══ DATA EXCERPT ══

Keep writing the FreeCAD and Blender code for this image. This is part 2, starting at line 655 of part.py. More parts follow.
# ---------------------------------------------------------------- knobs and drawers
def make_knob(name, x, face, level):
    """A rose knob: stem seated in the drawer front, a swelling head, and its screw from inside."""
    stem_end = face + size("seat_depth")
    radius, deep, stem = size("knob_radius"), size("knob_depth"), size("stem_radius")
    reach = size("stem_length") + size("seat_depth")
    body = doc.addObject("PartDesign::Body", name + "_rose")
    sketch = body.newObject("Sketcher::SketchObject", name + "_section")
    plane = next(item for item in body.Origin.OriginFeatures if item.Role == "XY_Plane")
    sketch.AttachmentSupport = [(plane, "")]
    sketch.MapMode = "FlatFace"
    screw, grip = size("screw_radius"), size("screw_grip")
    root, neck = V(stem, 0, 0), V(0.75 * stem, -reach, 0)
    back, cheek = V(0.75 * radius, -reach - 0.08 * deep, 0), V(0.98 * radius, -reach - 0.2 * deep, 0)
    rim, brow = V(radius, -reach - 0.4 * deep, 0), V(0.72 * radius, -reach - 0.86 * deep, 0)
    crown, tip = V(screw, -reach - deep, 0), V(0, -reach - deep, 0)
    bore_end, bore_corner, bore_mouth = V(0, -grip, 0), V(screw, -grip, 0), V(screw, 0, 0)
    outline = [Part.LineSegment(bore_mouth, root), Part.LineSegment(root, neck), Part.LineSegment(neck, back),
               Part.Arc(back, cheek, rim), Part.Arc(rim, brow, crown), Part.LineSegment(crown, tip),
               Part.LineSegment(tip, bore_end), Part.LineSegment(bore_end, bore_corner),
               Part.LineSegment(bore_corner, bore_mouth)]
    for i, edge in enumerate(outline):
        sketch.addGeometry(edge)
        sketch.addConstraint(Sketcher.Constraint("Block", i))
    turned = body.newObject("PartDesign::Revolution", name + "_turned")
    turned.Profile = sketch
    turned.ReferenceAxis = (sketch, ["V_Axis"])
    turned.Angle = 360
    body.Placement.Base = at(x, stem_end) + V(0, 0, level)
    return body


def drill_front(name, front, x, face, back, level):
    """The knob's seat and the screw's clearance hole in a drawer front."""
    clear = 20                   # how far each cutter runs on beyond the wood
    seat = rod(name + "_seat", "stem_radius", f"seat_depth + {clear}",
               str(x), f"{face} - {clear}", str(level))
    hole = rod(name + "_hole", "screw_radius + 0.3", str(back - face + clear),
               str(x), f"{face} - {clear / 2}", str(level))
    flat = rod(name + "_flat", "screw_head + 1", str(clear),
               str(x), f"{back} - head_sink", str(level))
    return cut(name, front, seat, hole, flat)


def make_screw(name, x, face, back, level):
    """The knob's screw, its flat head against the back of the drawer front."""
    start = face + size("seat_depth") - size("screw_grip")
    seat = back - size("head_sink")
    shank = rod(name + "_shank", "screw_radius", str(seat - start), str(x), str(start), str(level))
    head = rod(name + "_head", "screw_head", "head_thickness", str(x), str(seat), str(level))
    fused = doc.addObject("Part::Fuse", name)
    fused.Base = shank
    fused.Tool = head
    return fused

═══

* _OBJECTIVE_: Write out every line exactly as it stands.

* _ANSWER_:
Keep writing the FreeCAD and Blender code for this image. This is part 2, starting at line 655 of part.py. More parts follow.
# ---------------------------------------------------------------- knobs and drawers
def make_knob(name, x, face, level):
    """A rose knob: stem seated in the drawer front, a swelling head, and its screw from inside."""
    stem_end = face + size("seat_depth")
    radius, deep, stem = size("knob_radius"), size("knob_depth"), size("stem_radius")
    reach = size("stem_length") + size("seat_depth")
    body = doc.addObject("PartDesign::Body", name + "_rose")
    sketch = body.newObject("Sketcher::SketchObject", name + "_section")
    plane = next(item for item in body.Origin.OriginFeatures if item.Role == "XY_Plane")
    sketch.AttachmentSupport = [(plane, "")]
    sketch.MapMode = "FlatFace"
    screw, grip = size("screw_radius"), size("screw_grip")
    root, neck = V(stem, 0, 0), V(0.75 * stem, -reach, 0)
    back, cheek = V(0.75 * radius, -reach - 0.08 * deep, 0), V(0.98 * radius, -reach - 0.2 * deep, 0)
    rim, brow = V(radius, -reach - 0.4 * deep, 0), V(0.72 * radius, -reach - 0.86 * deep, 0)
    crown, tip = V(screw, -reach - deep, 0), V(0, -reach - deep, 0)
    bore_end, bore_corner, bore_mouth = V(0, -grip, 0), V(screw, -grip, 0), V(screw, 0, 0)
    outline = [Part.LineSegment(bore_mouth, root), Part.LineSegment(root, neck), Part.LineSegment(neck, back),
               Part.Arc(back, cheek, rim), Part.Arc(rim, brow, crown), Part.LineSegment(crown, tip),
               Part.LineSegment(tip, bore_end), Part.LineSegment(bore_end, bore_corner),
               Part.LineSegment(bore_corner, bore_mouth)]
    for i, edge in enumerate(outline):
        sketch.addGeometry(edge)
        sketch.addConstraint(Sketcher.Constraint("Block", i))
    turned = body.newObject("PartDesign::Revolution", name + "_turned")
    turned.Profile = sketch
    turned.ReferenceAxis = (sketch, ["V_Axis"])
    turned.Angle = 360
    body.Placement.Base = at(x, stem_end) + V(0, 0, level)
    return body


def drill_front(name, front, x, face, back, level):
    """The knob's seat and the screw's clearance hole in a drawer front."""
    clear = 20                   # how far each cutter runs on beyond the wood
    seat = rod(name + "_seat", "stem_radius", f"seat_depth + {clear}",
               str(x), f"{face} - {clear}", str(level))
    hole = rod(name + "_hole", "screw_radius + 0.3", str(back - face + clear),
               str(x), f"{face} - {clear / 2}", str(level))
    flat = rod(name + "_flat", "screw_head + 1", str(clear),
               str(x), f"{back} - head_sink", str(level))
    return cut(name, front, seat, hole, flat)


def make_screw(name, x, face, back, level):
    """The knob's screw, its flat head against the back of the drawer front."""
    start = face + size("seat_depth") - size("screw_grip")
    seat = back - size("head_sink")
    shank = rod(name + "_shank", "screw_radius", str(seat - start), str(x), str(start), str(level))
    head = rod(name + "_head", "screw_head", "head_thickness", str(x), str(seat), str(level))
    fused = doc.addObject("Part::Fuse", name)
    fused.Base = shank
    fused.Tool = head
    return fused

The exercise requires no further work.